-- WHAT YOU SHOULD DO --
Find the line containing "on the floor." and copy it exactly, along with every line after it up to and including the line containing "bpy.data.objects.remove(obj)". Copy nothing else.

** start INFORMATION SHOWN **

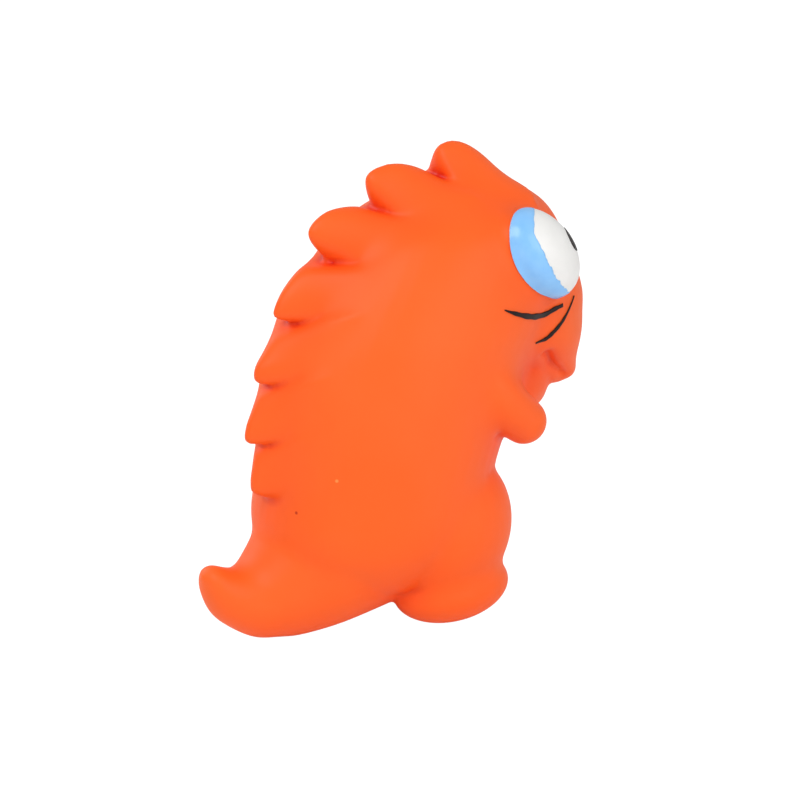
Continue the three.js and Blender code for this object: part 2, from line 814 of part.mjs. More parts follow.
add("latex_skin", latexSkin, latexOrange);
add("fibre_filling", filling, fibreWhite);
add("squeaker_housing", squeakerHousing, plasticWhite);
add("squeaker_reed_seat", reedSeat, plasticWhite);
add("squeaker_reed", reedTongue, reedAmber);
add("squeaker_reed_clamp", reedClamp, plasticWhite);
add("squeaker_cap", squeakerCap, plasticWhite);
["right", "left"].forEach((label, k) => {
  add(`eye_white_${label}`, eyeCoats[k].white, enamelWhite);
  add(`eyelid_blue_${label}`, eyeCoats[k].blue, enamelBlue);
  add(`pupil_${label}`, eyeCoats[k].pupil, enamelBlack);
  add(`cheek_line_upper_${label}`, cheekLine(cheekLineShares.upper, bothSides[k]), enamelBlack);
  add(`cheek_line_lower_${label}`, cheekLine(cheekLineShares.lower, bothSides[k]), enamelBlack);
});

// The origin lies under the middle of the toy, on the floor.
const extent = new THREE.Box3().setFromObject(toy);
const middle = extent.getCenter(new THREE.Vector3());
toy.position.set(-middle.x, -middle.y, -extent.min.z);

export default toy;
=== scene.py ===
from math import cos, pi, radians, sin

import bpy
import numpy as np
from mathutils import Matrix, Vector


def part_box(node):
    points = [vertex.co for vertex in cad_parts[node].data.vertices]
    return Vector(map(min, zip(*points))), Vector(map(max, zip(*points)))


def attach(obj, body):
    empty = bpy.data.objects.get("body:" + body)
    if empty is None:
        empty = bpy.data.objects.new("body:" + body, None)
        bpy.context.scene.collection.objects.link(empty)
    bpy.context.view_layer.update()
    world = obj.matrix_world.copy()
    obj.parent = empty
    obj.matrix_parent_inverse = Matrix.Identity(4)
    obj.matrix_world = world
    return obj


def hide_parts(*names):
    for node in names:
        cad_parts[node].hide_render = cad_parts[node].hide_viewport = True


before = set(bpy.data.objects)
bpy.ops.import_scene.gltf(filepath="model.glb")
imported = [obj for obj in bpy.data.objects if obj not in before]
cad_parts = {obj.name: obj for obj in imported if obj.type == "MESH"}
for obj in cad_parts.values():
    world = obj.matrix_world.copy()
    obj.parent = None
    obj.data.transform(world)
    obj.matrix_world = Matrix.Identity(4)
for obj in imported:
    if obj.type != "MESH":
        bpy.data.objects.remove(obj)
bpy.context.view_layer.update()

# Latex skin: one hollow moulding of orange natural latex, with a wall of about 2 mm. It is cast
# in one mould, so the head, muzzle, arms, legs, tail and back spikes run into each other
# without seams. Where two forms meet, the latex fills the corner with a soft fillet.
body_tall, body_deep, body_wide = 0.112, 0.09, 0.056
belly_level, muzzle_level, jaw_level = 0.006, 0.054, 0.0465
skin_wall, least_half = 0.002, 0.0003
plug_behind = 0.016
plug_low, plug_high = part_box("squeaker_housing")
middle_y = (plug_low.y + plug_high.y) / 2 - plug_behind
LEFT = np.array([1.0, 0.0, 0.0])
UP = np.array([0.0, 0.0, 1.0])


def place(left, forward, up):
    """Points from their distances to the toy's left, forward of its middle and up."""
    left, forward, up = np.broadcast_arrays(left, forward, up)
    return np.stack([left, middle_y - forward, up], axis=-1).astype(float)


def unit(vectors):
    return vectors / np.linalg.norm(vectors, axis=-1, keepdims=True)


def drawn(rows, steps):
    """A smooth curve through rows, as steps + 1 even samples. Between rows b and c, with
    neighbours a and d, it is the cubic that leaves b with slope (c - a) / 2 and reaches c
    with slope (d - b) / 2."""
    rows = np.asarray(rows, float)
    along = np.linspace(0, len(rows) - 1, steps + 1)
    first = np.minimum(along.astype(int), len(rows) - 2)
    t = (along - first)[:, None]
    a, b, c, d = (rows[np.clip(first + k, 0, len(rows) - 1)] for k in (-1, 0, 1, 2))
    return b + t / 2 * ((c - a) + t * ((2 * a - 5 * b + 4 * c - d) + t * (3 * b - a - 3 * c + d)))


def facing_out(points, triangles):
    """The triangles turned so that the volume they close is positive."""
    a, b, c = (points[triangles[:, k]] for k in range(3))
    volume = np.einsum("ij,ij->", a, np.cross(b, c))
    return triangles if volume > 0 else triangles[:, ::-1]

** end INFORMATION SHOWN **

-- TASK OUTPUT --
// The origin lies under the middle of the toy, on the floor.
const extent = new THREE.Box3().setFromObject(toy);
const middle = extent.getCenter(new THREE.Vector3());
toy.position.set(-middle.x, -middle.y, -extent.min.z);

export default toy;
=== scene.py ===
from math import cos, pi, radians, sin

import bpy
import numpy as np
from mathutils import Matrix, Vector


def part_box(node):
    points = [vertex.co for vertex in cad_parts[node].data.vertices]
    return Vector(map(min, zip(*points))), Vector(map(max, zip(*points)))


def attach(obj, body):
    empty = bpy.data.objects.get("body:" + body)
    if empty is None:
        empty = bpy.data.objects.new("body:" + body, None)
        bpy.context.scene.collection.objects.link(empty)
    bpy.context.view_layer.update()
    world = obj.matrix_world.copy()
    obj.parent = empty
    obj.matrix_parent_inverse = Matrix.Identity(4)
    obj.matrix_world = world
    return obj


def hide_parts(*names):
    for node in names:
        cad_parts[node].hide_render = cad_parts[node].hide_viewport = True


before = set(bpy.data.objects)
bpy.ops.import_scene.gltf(filepath="model.glb")
imported = [obj for obj in bpy.data.objects if obj not in before]
cad_parts = {obj.name: obj for obj in imported if obj.type == "MESH"}
for obj in cad_parts.values():
    world = obj.matrix_world.copy()
    obj.parent = None
    obj.data.transform(world)
    obj.matrix_world = Matrix.Identity(4)
for obj in imported:
    if obj.type != "MESH":
        bpy.data.objects.remove(obj)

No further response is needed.